For buyers pursuing a legacy home, custom build, or land acquisition, this is where local, parcel-level guidance becomes especially valuable. The right opportunity is rarely defined by size alone. It is defined by how access, regulation, scenery, and placement work together on one specific piece of ground.
If you are exploring estate parcels or private homes north of Jackson, VYSTA offers discreet, high-touch guidance rooted in local market knowledge and careful property evaluation.
FAQs
What creates privacy on estate parcels north of Jackson?
- Privacy north of Jackson usually comes from public-land adjacency, home siting, native vegetation, topography, view protections, and lower-density development patterns rather than from acreage alone.
How buildable are large parcels in Teton County, Wyoming?
- Large parcels can still have limited buildable areas because Teton County measures site development separately from lot size and may apply building envelopes, setbacks, scenic review, buffers, or conservation easement restrictions.
Do water buffers affect estate parcel development north of Jackson?
- Yes. Teton County uses buffers of 150 feet from rivers, 100 feet from perennial or intermittent streams, and 50 feet from wetlands, and those areas are intended to stay free of clearing, grading, structures, and fences.
Can you use tall privacy fencing on luxury parcels in north Jackson Hole?

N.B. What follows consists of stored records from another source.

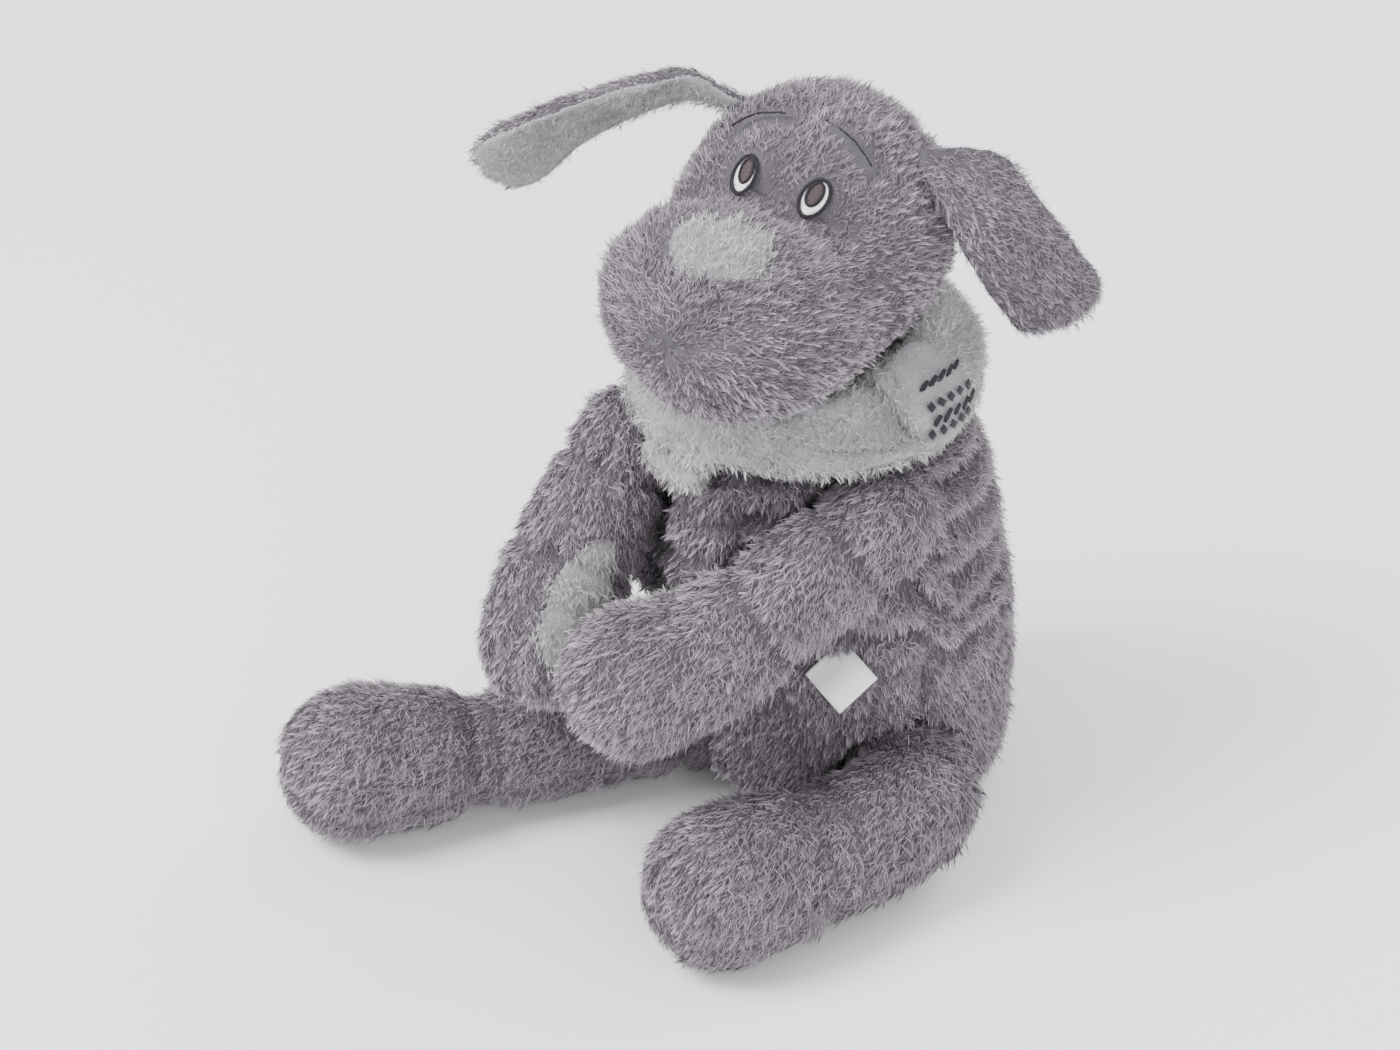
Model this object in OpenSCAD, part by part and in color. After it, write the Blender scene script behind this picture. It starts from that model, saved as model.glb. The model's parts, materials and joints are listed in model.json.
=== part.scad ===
// Seated plush dog: soft body, big muzzle, spread ears, scarf, crossed arms, stretched legs.
// Millimetres. +Z up, the dog faces -Y, its left side is +X, the seat lies on z = 0.

/* [Body] */
// Width of the body at the belly
body_w = 114; // [100:1:124]
// Depth of the body at the belly, front to back
body_d = 112; // [100:1:120]
// Height of the body from the seat to the neck
body_h = 177; // [170:1:180]
// How far the filling slumps to the right, mm
body_slump = 8; // [0:1:10]
// How far the shoulders lean forward
body_lean = 26; // [20:1:30]
// Thickness of the plush skin with half of its pile
skin_t = 2.4; // [1.8:0.1:3]

/* [Head] */
// Width of the head between the ears
head_w = 89; // [80:1:94]
// Width of the muzzle
muzzle_w = 82; // [70:1:88]
// Length of the head from the back to the muzzle tip
head_l = 136; // [124:1:140]
// Height of the middle of the head over the seat
head_z = 226; // [224:1:232]
// Turn of the resting head towards its left
head_yaw = 4; // [-10:1:10]
// Tilt of the resting head, its right ear up
head_roll = 4; // [-5:1:5]
// Half length of an embroidered eye
eye_h = 6.6; // [5:0.1:8]
// Half width of an embroidered eye
eye_w = 4.4; // [3:0.1:6]
// Eye distance from the middle of the face
eye_x = 12.2; // [10:0.1:14]

/* [Ears] */
// Length of an ear along its middle
ear_l = 66; // [50:1:72]
// Width of an ear
ear_w = 36; // [28:1:38]
// Thickness of the two layers of an ear
ear_t = 9.5; // [8:0.5:12]

/* [Arms] */
// Radius of an arm at the shoulder
arm_r0 = 18.5; // [16:0.5:19]
// Radius of the left hand
hand_l_r = 26.5; // [22:0.5:27]
// Radius of the right hand
hand_r_r = 22.5; // [18:0.5:23]
// Height of the shoulders
shoulder_z = 143; // [138:1:144]

/* [Legs] */
// Radius of a leg at the hip
leg_r0 = 23.5; // [20:0.5:24]
// Radius of a foot
foot_r = 27.5; // [24:0.5:28]
// Height of the hips
hip_z = 26; // [25:0.5:28]

/* [Tail] */
// Length of the tail
tail_l = 30; // [20:1:36]
// Radius of the tail at its root
tail_r = 10.5; // [8:0.5:11]

/* [Scarf] */
// Outer radius of the scarf
scarf_r = 58; // [55:0.5:59]
// Height of the middle of the scarf
scarf_z = 172; // [171:0.5:173]
// Slope of the scarf, higher at the back
scarf_tilt = 3; // [2:0.5:4]

/* [Label] */
// Width of the folded satin ribbon
label_w = 17; // [12:0.5:20]
// Length of the ribbon that shows
label_l = 16; // [12:0.5:20]

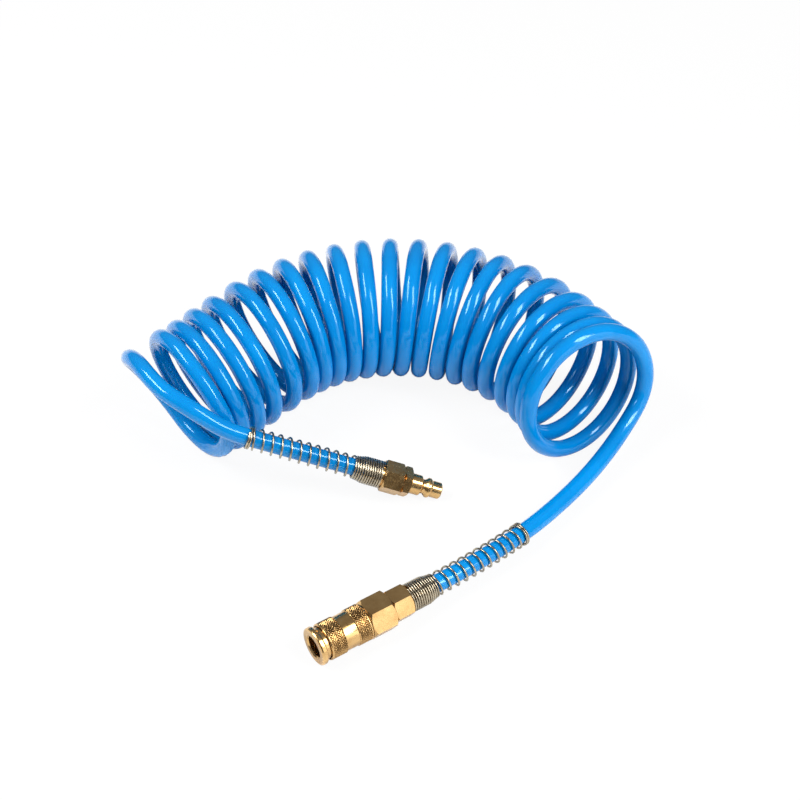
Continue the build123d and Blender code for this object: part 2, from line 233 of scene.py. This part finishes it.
def wire_material():
    """Nickel-plated spring wire with slight clouding."""
    material, tree, shader = new_material("spring_wire")
    place = object_coordinates(tree)
    colour = ramp(tree, noise(tree, place, 240.0, 3.0), linear(138, 128, 110), linear(186, 174, 150))
    tree.links.new(colour, shader.inputs["Base Color"])
    tree.links.new(spread(tree, noise(tree, place, 900.0), 0.16, 0.30), shader.inputs["Roughness"])
    bump(tree, shader, noise(tree, place, 1500.0), 0.00002, 0.4)
    shader.inputs["Metallic"].default_value = 1.0
    return material


def ball_material():
    """Hardened steel ball."""
    material, tree, shader = new_material("ball_steel")
    place = object_coordinates(tree)
    colour = ramp(tree, noise(tree, place, 500.0), linear(180, 182, 186), linear(210, 212, 216))
    tree.links.new(colour, shader.inputs["Base Color"])
    tree.links.new(spread(tree, noise(tree, place, 1200.0), 0.08, 0.16), shader.inputs["Roughness"])
    shader.inputs["Metallic"].default_value = 1.0
    return material


def seal_material():
    """Black nitrile rubber with a fine moulded grain."""
    material, tree, shader = new_material("seal_rubber")
    place = object_coordinates(tree)
    grain = noise(tree, place, 1800.0, 4.0)
    colour = ramp(tree, grain, linear(22, 22, 24), linear(40, 40, 43))
    tree.links.new(colour, shader.inputs["Base Color"])
    tree.links.new(spread(tree, grain, 0.5, 0.7), shader.inputs["Roughness"])
    bump(tree, shader, grain, 0.00003, 0.5)
    return material


def dress(obj, material):
    """One material on a piece."""
    obj.data.materials.clear()
    obj.data.materials.append(material)


# ---------------------------------------------------------------- hose
def station(origin, axis, distance):
    """Point on a fitting's axis at a distance from its open end."""
    return origin + axis * distance


def polynomial(coefficients, u):
    return sum(factor * u**power for power, factor in enumerate(coefficients))


def along_coil(turn):
    """Place of a turn along the coil, 0 at the middle turn."""
    return (turn - MID_TURN) / MID_TURN


def turn_pitch(turn):
    """Distance along the coil's axis per turn: close at both ends, with two wider openings."""
    pitch = polynomial(PITCH, along_coil(turn))
    for middle, extra in OPENINGS:
        pitch += extra * math.exp(-(((turn - middle) / OPENING_TURNS) ** 2))
    return pitch


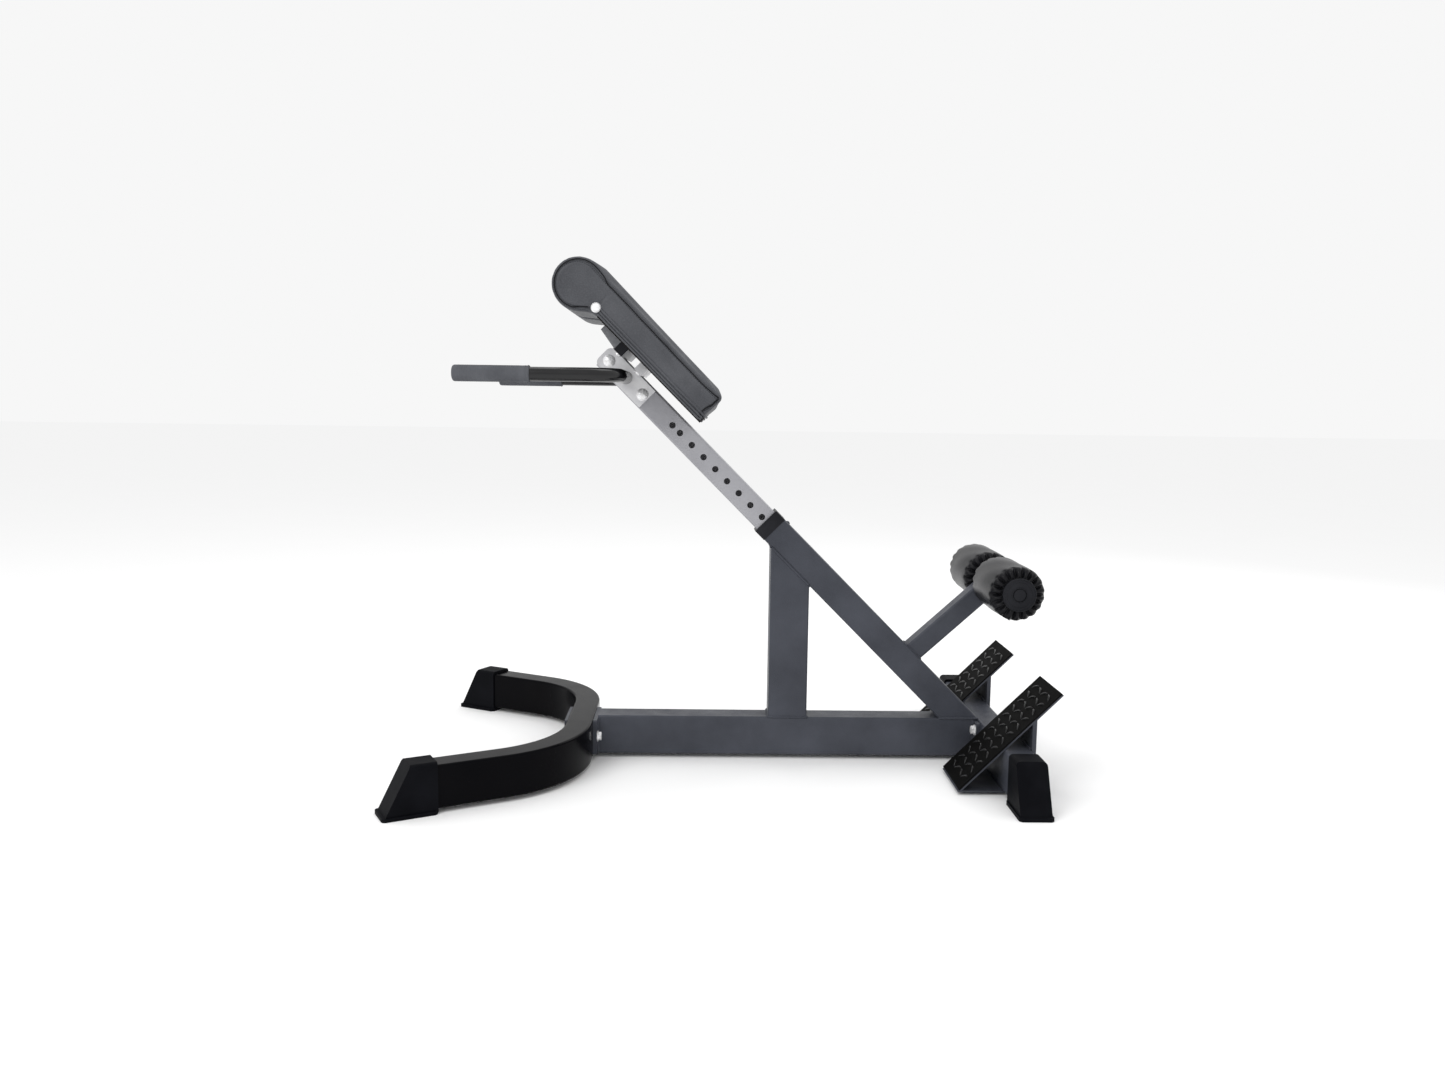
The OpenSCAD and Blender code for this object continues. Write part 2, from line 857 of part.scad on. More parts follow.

- Generally, wildlife-friendly fencing rules limit new fence height and design, so tall, solid privacy fencing is usually not the primary way privacy is created in this area.
How close are north-of-Jackson properties to town and the airport?
- The South Boundary Turnout is about four miles north of Jackson on US 89/191/26, and Jackson Hole Airport is about seven miles north of town, which helps the area feel private while remaining relatively convenient.
What should buyers verify before buying land north of Jackson?
- Buyers should verify zoning, Natural Resources Overlay tier, Wildland-Urban Interface status, plat notes, waterbody buffers, and any recorded conservation easement or development-area limitations on the specific parcel.